** Task prompt **
Output the data that follows exactly, line for line.

** Supplied information **
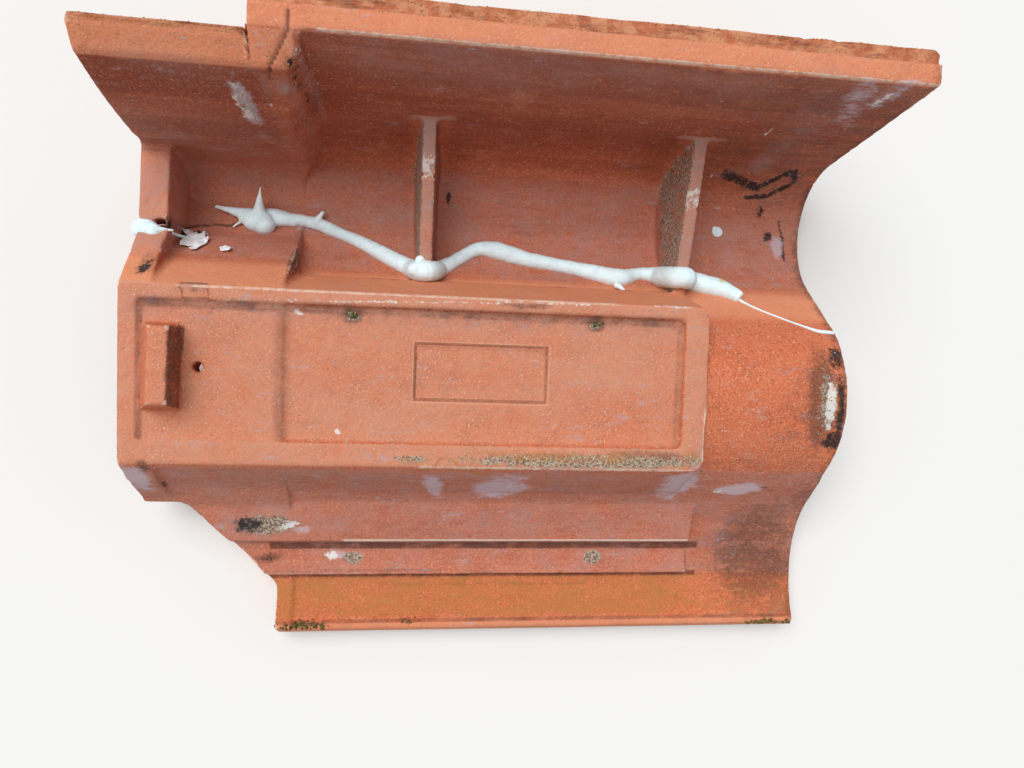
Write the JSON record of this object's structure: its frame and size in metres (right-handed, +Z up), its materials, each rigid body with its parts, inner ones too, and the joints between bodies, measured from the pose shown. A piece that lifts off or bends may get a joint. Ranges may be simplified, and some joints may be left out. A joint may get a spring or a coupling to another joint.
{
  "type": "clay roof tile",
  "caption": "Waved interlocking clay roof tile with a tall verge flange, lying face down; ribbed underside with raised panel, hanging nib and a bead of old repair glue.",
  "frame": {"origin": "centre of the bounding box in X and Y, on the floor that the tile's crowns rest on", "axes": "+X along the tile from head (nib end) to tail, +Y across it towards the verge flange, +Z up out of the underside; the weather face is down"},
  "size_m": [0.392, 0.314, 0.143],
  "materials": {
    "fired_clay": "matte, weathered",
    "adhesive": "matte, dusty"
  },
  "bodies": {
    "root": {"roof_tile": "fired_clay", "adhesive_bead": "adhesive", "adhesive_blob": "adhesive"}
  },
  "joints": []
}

** Right answer **
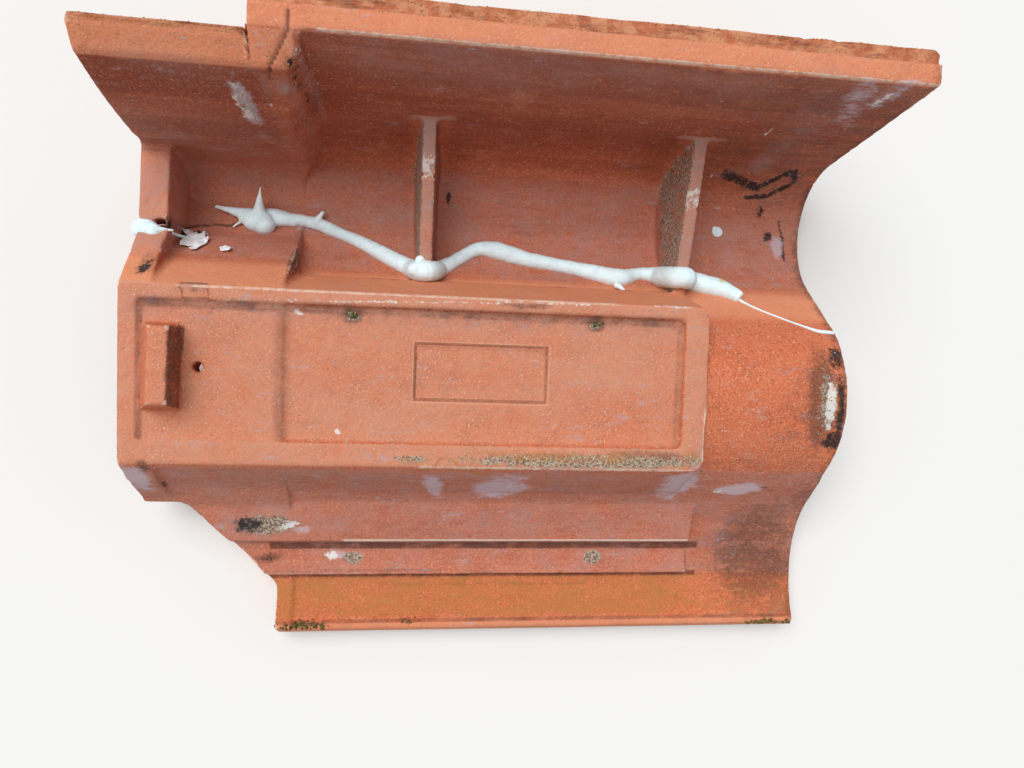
Write the JSON record of this object's structure: its frame and size in metres (right-handed, +Z up), its materials, each rigid body with its parts, inner ones too, and the joints between bodies, measured from the pose shown. A piece that lifts off or bends may get a joint. Ranges may be simplified, and some joints may be left out. A joint may get a spring or a coupling to another joint.
{
  "type": "clay roof tile",
  "caption": "Waved interlocking clay roof tile with a tall verge flange, lying face down; ribbed underside with raised panel, hanging nib and a bead of old repair glue.",
  "frame": {"origin": "centre of the bounding box in X and Y, on the floor that the tile's crowns rest on", "axes": "+X along the tile from head (nib end) to tail, +Y across it towards the verge flange, +Z up out of the underside; the weather face is down"},
  "size_m": [0.392, 0.314, 0.143],
  "materials": {
    "fired_clay": "matte, weathered",
    "adhesive": "matte, dusty"
  },
  "bodies": {
    "root": {"roof_tile": "fired_clay", "adhesive_bead": "adhesive", "adhesive_blob": "adhesive"}
  },
  "joints": []
}